The Surprising Optimal Strategy
Mathematicians proved that the optimal strategy follows a neat formula:
- Reject the first ~37% of candidates (observe only).
- Then, hire the first candidate who is better than all the ones you’ve seen so far.
This is sometimes called the “37% rule” because as the number of candidates approaches infinity, the cutoff fraction tends toward 1/e ≈ 0.3679 (≈ 37%).
Example: 100 Candidates
- Interview the first 37 people and reject them all (no matter how good they seem).
- Starting with candidate 38, hire the first person who is better than everyone in the first 37.
- Following this strategy gives you about a 37% chance of hiring the single best candidate.
While 37% may not sound impressive, it’s mathematically the highest possible success rate in this problem structure. Any other strategy performs worse on average.
Why 37%? The Math Behind It
The reasoning involves probability and calculus:
- If you stop too early, you don’t have enough data to know what a “good” candidate looks like.
- If you wait too long, you risk missing the best candidate who already passed by.
- The sweet spot balances exploration (gathering data) and exploitation (acting on what you’ve learned).
This trade-off is why the strategy is often studied in optimal stopping theory — a mathematical field concerned with the timing of decisions.
Real-Life Applications
The Secretary Problem isn’t just an academic curiosity. Variants of it appear in surprising areas:
- Dating and Marriage: If you’re choosing a life partner from many possibilities, should you settle early or keep looking? The 37% rule suggests you should use the first third of relationships to “learn” and then commit when you find someone better than all before.
- Apartment Hunting: Touring rentals in a city? The same rule applies: don’t grab the first decent place, but don’t wait until the last minute either.
- Online Auctions: Sellers deciding whether to accept bids now or wait for potentially better offers face the same challenge.
- Hiring Decisions in Business: Recruiters sometimes unknowingly use similar cutoffs when screening a pool of candidates.

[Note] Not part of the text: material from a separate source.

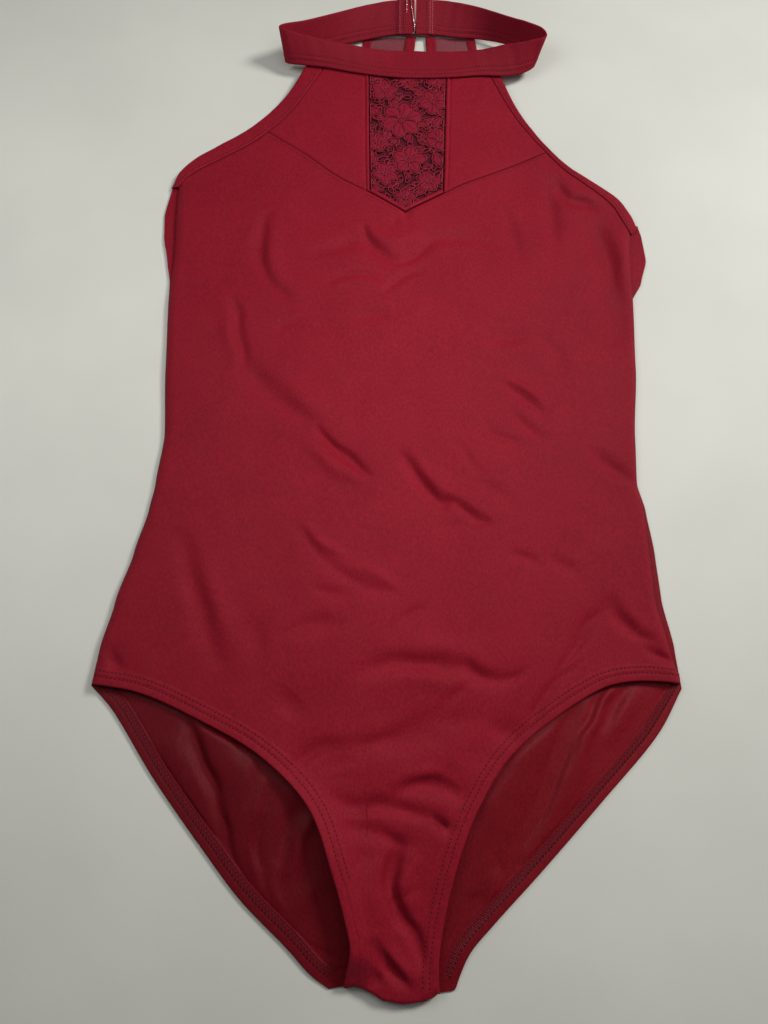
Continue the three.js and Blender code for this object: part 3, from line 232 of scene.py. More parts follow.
# Creases: a line with a sideways bow, half width and height
FOLD_COLUMNS = "x0 y0 x1 y1 bow wide high"
FRONT_FOLDS = table(
    FOLD_COLUMNS,
    (-14, 451, 6, 427, -4.8, 3.2, -1.7), (4, 426, 31, 439, -2.5, 3.5, -1.2),
    (28, 441, 77, 436, 5, 3.5, -0.9), (-45, 431, -13, 442, 1.4, 4.5, -0.8),
    (-14, 455, 21, 447, -9.7, 5, 0.7), (5, 458, 9, 455, -0.4, 1.6, -0.8),
    (10, 463, 16, 460, 0.7, 1.5, -0.7), (-36, 411, -5, 412, 3.8, 2.2, -0.8),
    (0, 402, 25, 418, 3.6, 2.4, -0.8), (-31, 407, -1, 406, 2.7, 3, 0.4),
    (-69, 378, -51, 382, 0.6, 3, -0.5), (-22, 383, 6, 385, 2.2, 4, -0.7),
    (64, 374, 92, 372, -1.9, 5, -0.7), (-78, 460, -64, 399, -10.2, 4.4, -1.3),
    (-71, 457, -59, 402, -9, 7, 0.7), (-99, 396, -89, 353, 2.5, 3.4, -1.5),
    (-104, 393, -94, 350, 1.9, 5, 0.5), (-86, 350, -42, 309, -1.9, 6, -0.9),
    (-78, 357, -29, 312, -2.1, 8, 0.6), (-40, 307, -9, 279, -1.7, 2.6, -1.7),
    (-47, 299, -13, 274, -1.8, 4, 0.7), (10, 289, 33, 259, 0.9, 3, -1.6),
    (32, 259, 39, 262, 0.4, 2, -0.9), (38, 263, 62, 248, -1.5, 2.6, -1.3),
    (17, 291, 56, 255, -2.9, 5, 0.8), (32, 245, 60, 248, 0, 2, -0.5), (76, 342, 100, 323, 1.3, 2, 0.7),
    (73, 339, 98, 318, -0.3, 2.4, -0.8), (79, 319, 94, 303, -0.4, 2.4, -0.7),
    (60, 312, 86, 299, -3.6, 2.6, -0.6), (44, 299, 62, 276, -0.3, 3, -0.5),
    (45, 281, 74, 261, -0.2, 3.5, -0.5), (100, 375, 112, 346, 0.3, 5, -0.6),
    (126, 293, 150, 273, -2, 4, -0.9), (-46, 246, -24, 229, -1, 3, 0.6),
    (-52, 245, -28, 216, 0.6, 4, -0.32), (-34, 224, 6, 207, -3.9, 3.5, -0.42),
    (-39, 208, -16, 206, -2.5, 3, -0.6), (-20, 222, 7, 210, 2.1, 3.5, 0.5),
    (-117, 237, -93, 170, -0.5, 6, -1.3), (-109, 231, -84, 170, -0.3, 8, 0.7),
    (-76, 193, -69, 170, 0.1, 6, -0.5), (-57, 183, -27, 190, 2, 3.5, -0.6),
    (7, 188, 24, 198, 1.3, 3, -0.5), (74, 231, 89, 224, 1.4, 3, -0.7), (96, 229, 109, 218, -1, 3, -0.5),
    (129, 202, 149, 180, -4.4, 3.5, -0.75), (137, 202, 154, 183, -2.8, 4, 0.4),
    (-11, 164, 46, 166, 2.9, 5.5, -1.3), (45, 166, 63, 158, -2.5, 3.5, -1.5),
    (63, 158, 77, 163, -1.5, 3, -0.9), (7, 173, 59, 167, 4.5, 7, 0.7), (-2, 157, 53, 155, 2.9, 8, 0.7),
    (78, 132, 103, 164, 1.9, 2.8, -1.3), (90, 152, 116, 183, 1.6, 2.6, -1),
    (84, 142, 109, 175, 1.3, 3, 0.8), (105, 174, 127, 201, 0.6, 4, -0.7),
    (11, 130, 45, 138, 2.9, 6, -0.8), (-5, 119, 30, 128, 3.1, 6, -0.9), (33, 144, 48, 155, 0.9, 3, -0.5),
    (59, 135, 75, 127, -1.1, 6, -0.9), (6, 98, 42, 99, 4.7, 4, -1.3), (25, 112, 45, 104, 1.1, 3, -0.6),
    (6, 105, 40, 105, 3.3, 5, 0.6), (-28, 91, 25, 87, 3.9, 3.4, -1.4), (26, 87, 35, 80, -0.1, 2.5, -1),
    (146, 176, 163, 169, -1.4, 2.6, -1), (129, 198, 145, 186, -2.6, 4, -0.6),
    (-153, 173, -147, 165, -0.8, 3, -1), (-48, 112, -23, 123, 2.3, 3, -1.5),
    (-23, 123, 9, 130, -1.3, 4.5, -1), (-42, 109, -14, 117, 3.1, 3.5, -0.9),
    (-44, 111, -17, 120, 2.6, 3, 0.6), (-32, 97, -10, 92, 1, 3.6, -0.6),
    (-22, 82, -1, 78, 1.2, 4.2, -0.8), (-2, 78, 13, 74, -1.3, 3.6, -1.0), (-18, 65, -5, 68, 0.9, 4.2, -0.45),
    (-56, 139, -48, 149, 0.5, 8, -0.7), (15, 102, 41, 99, 2.1, 4, -0.9),
    (116, 484, 125, 472, -1.2, 3.6, -2.2), (124, 472, 139, 466, 1.5, 3.4, -2.2),
    (136, 458, 146, 405, 2, 8, -2.2), (146, 412, 144, 362, 3, 9, -1.3), (152, 448, 156, 400, 2, 6, 0.8),
    (109, 487, 113, 436, 1, 4.5, -0.9), (80, 462, 87, 428, 0.8, 4.5, -0.7),
    (28, 84, 33, 81, -0.2, 2, -0.9), (7, 72, 5, 50, -2.1, 3.6, -2.5), (5, 50, 15, 34, -1.9, 3.2, -2.8),
    (14, 36, 19, 20, 0.5, 3, -1.9), (14, 66, 16, 42, -3.7, 5, 1.1), (-3, 69, -1, 35, -2.8, 6, 1.1),
    (-5, 27, 14, 3, -1, 3, -2.4), (2, 24, 17, 9, -1.4, 5, 0.8), (-5, 14, -4, 7, 0.8, 1.8, -0.9),
    (9, 48, 17, 52, 0.2, 2.5, -0.5),
)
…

Criticisms and Limitations
Of course, the Secretary Problem is a simplification of real life. In reality:
- We often have imperfect information (we can’t perfectly rank candidates).
- The number of candidates may be unknown in advance.
- Sometimes we can reconsider rejected options (e.g., reaching out to a past candidate again).
- Humans have emotions, intuition, and biases that don’t fit neatly into equations.
Still, the model is powerful because it reveals how probability can guide rational decision-making under uncertainty.
Fun Variants of the Problem
Over time, mathematicians have explored creative twists:
- Unknown Number of Candidates: What if you don’t know how many total applicants will appear?
- Costs of Waiting: Each interview has a cost — how does that affect the strategy?
- Multiple Selections: What if you want not just the best candidate but the top 5%?
- The Online Dating Twist: Some versions allow “recall” of past candidates, but at an increasing cost.
These variants bring the problem closer to real-world decision-making and highlight how mathematical insights can adapt to practical settings.
The Philosophy of Optimal Stopping
The Secretary Problem teaches more than math — it gives us a metaphor for life decisions:
- Don’t commit too early. You need time to learn the landscape.
- Don’t wait forever. Opportunities pass, and hesitation can cost you.
- Balance patience and action. The art of decision-making lies in knowing when to switch from observing to doing.
As the saying goes: “He who hesitates is lost, but fools rush in.” The Secretary Problem shows how math can help find the middle ground.
Conclusion
The Secretary Problem — whether framed as hiring a secretary, choosing a spouse, or finding the perfect apartment — is one of the most elegant examples of applied probability.
It illustrates how mathematical reasoning helps us make decisions under uncertainty, and why balancing exploration with commitment is crucial in both mathematics and life.